Un chat alors que Samuel travaille pour des vêtements pour chien...

G.P. : Je n’y avais pas pensé non plus ! Effectivement c’est rigolo. Ça aurait pu être un chien mais ça aurait été un peu bizarre. Ce qui est bien dans le chat aussi, c’est qu’il est silencieux et qu'il n’a pas d’expression. C’est Samuel qui est obligé de lui en donner en le touchant, en le caressant en le faisant participer à sa vie, en lui donnant du lait… C’est une façon de s’obliger à s’occuper de quelqu'un qui ne te donne rien. Ça me paraissait intéressant de rajouter ce personnage-là.

Comment avez-vous composé la couverture ?

G.P. : Je ne l’ai pas trouvée rapidement ! Pour moi, c’est toujours une grande question et je me laisse souvent guider par l’éditeur. Je me demande d'ailleurs si c’est une bonne idée et si ce n’est pas quelque chose que je devrais décider seul. Cette couverture a été difficile à accoucher parce qu’il y avait plein de versions au départ.

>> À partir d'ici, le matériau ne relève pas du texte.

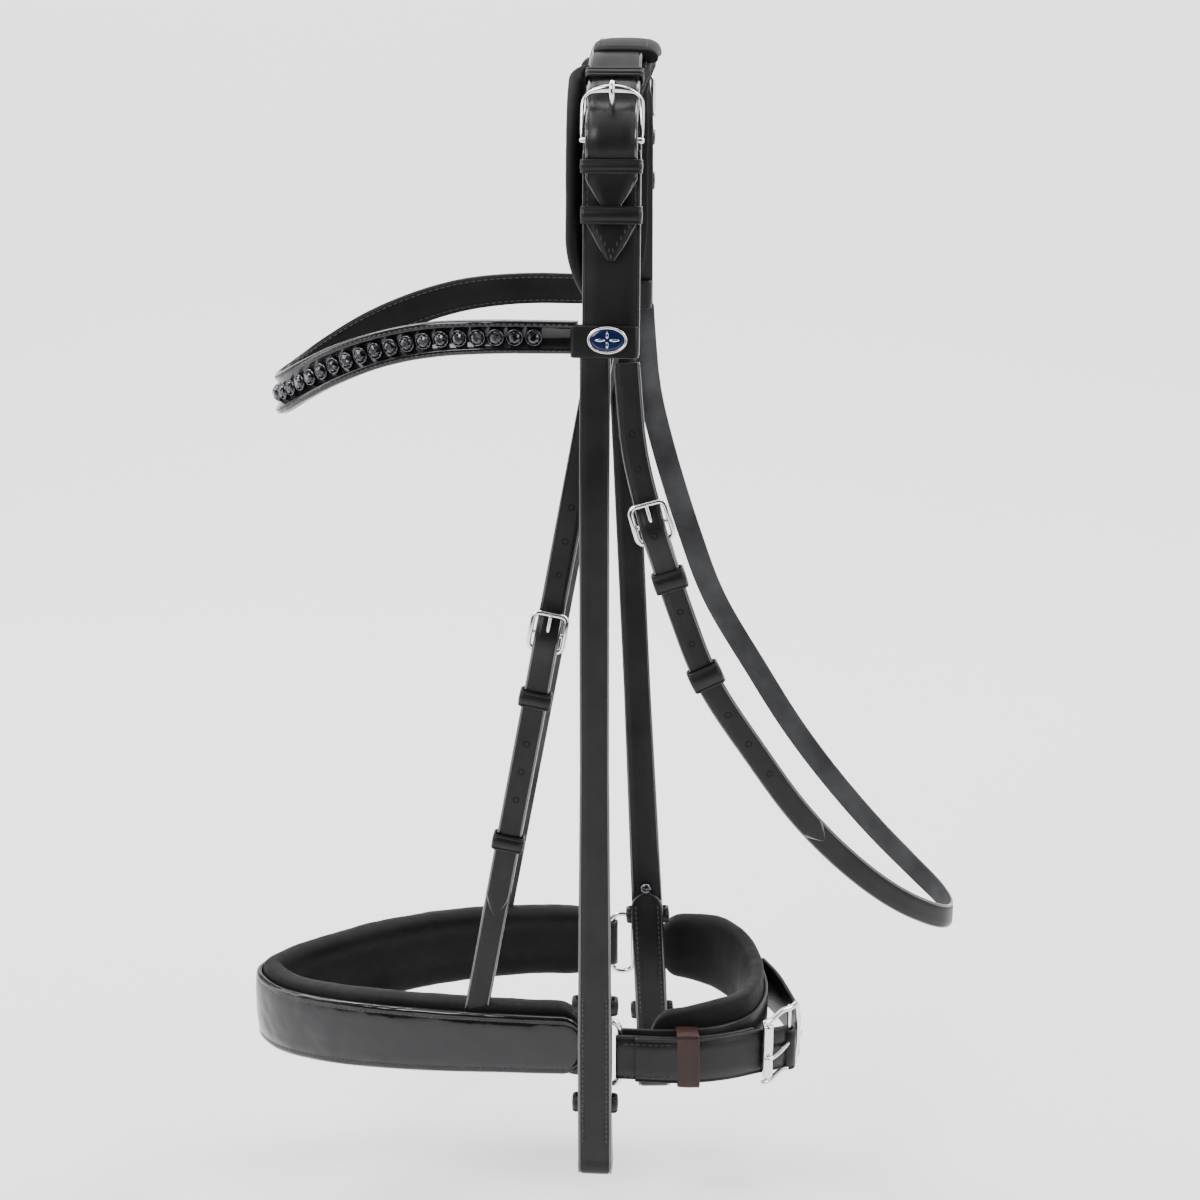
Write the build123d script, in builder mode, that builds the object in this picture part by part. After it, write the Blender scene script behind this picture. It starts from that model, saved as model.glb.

On était arrivés à une espèce de point d’entente qui était l’arbre mais avec presque tous les personnages de l’album vus en plongée. Il existait également une version avec les personnages vus de profil, toujours sur l’arbre. Personnellement, je voulais que ce soit dans la partie plus positive du livre, celle où on est dans la nature. Ensuite, ils m’ont demandé de chercher quelque chose autour du téléphone et j’ai fait beaucoup de recherches. Ils ont laissé macérer pendant six mois et ils m’ont dit qu’ils avaient plusieurs choses à me proposer dont cette version-là où ils avaient gommés tous les autres personnages de la première version.

Si vous deviez avoir au téléphone le vous de vos dix ans que lui diriez-vous ?

G.P. : Je ne me suis pas posé la question… Et j’avoue que je ne sais pas y répondre, je manque d’imagination ! 

Des projets en cours ?

G.P. : Je suis en train de faire le sixième Chronosquad. Pour l’instant, je n’ai pas d’autre projet mais il y a un bouquin que j’ai fini il y a quatre-cinq mois et qui va sortir en novembre : c’est une adaptation d’un livre pour enfant de Daniel Pennac : Cabot-Caboche, le roman des années 80, ce sera chez Delcourt.